* [WHAT YOU WILL DO] Examine each line of the data. Copy those that contain the string "part".

* [RECORDS TO PROCESS]
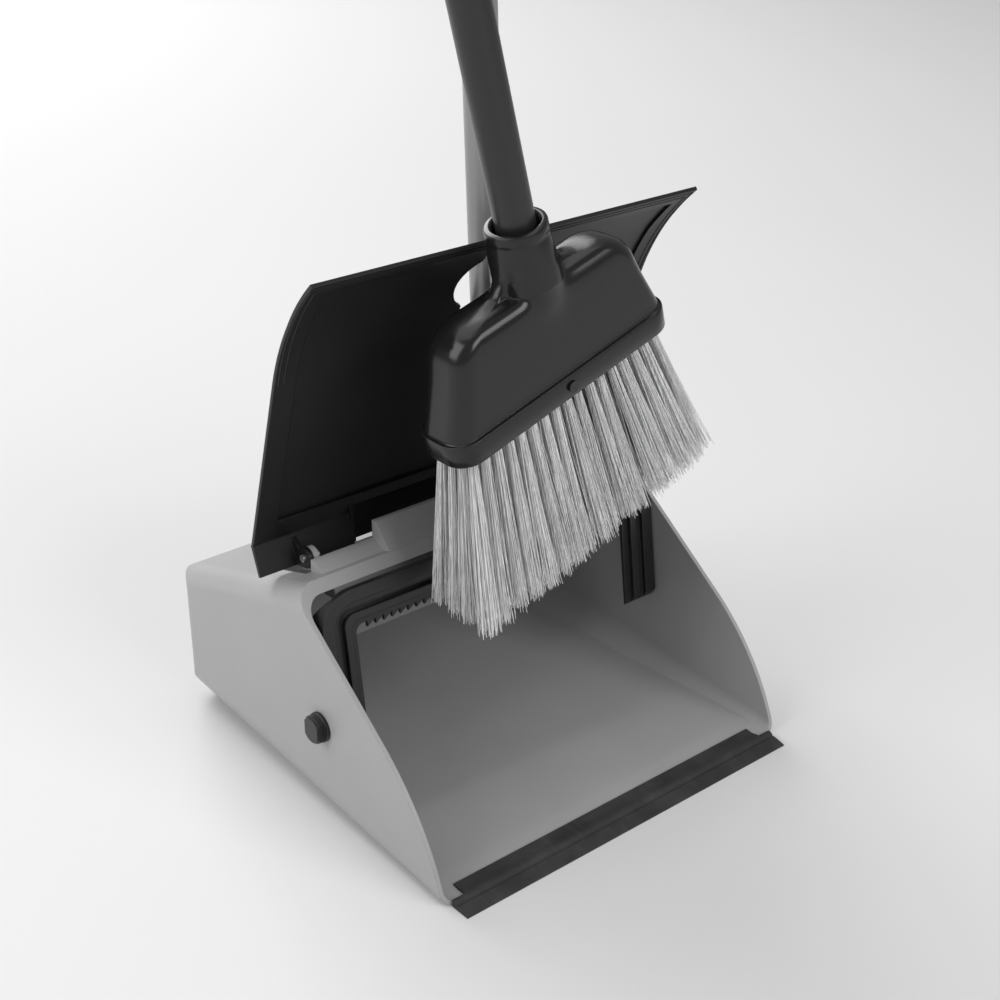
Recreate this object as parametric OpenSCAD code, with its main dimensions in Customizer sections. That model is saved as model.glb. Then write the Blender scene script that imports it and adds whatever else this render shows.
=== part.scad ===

...

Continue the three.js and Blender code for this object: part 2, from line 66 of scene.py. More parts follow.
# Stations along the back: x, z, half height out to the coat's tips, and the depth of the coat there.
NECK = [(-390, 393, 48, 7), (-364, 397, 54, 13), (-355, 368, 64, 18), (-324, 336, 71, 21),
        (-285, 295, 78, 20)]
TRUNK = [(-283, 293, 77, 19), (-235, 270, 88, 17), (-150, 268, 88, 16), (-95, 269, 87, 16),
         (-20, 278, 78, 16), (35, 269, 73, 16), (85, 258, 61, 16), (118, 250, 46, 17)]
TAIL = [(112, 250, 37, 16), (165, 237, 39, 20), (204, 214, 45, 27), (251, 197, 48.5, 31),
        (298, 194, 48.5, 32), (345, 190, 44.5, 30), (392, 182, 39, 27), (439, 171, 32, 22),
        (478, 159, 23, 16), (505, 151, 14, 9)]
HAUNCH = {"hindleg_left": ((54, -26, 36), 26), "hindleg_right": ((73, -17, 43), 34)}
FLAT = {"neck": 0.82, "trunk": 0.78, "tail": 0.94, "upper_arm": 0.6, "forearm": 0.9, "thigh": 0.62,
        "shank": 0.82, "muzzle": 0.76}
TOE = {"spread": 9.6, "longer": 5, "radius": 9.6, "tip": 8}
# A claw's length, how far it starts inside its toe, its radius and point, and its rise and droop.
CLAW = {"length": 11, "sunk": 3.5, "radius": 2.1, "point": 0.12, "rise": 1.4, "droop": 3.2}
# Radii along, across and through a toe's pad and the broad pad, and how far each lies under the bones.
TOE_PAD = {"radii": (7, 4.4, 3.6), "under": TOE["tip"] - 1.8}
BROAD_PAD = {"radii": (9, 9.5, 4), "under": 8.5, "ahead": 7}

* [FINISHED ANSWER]
=== part.scad ===
Continue the three.js and Blender code for this object: part 2, from line 66 of scene.py. More parts follow.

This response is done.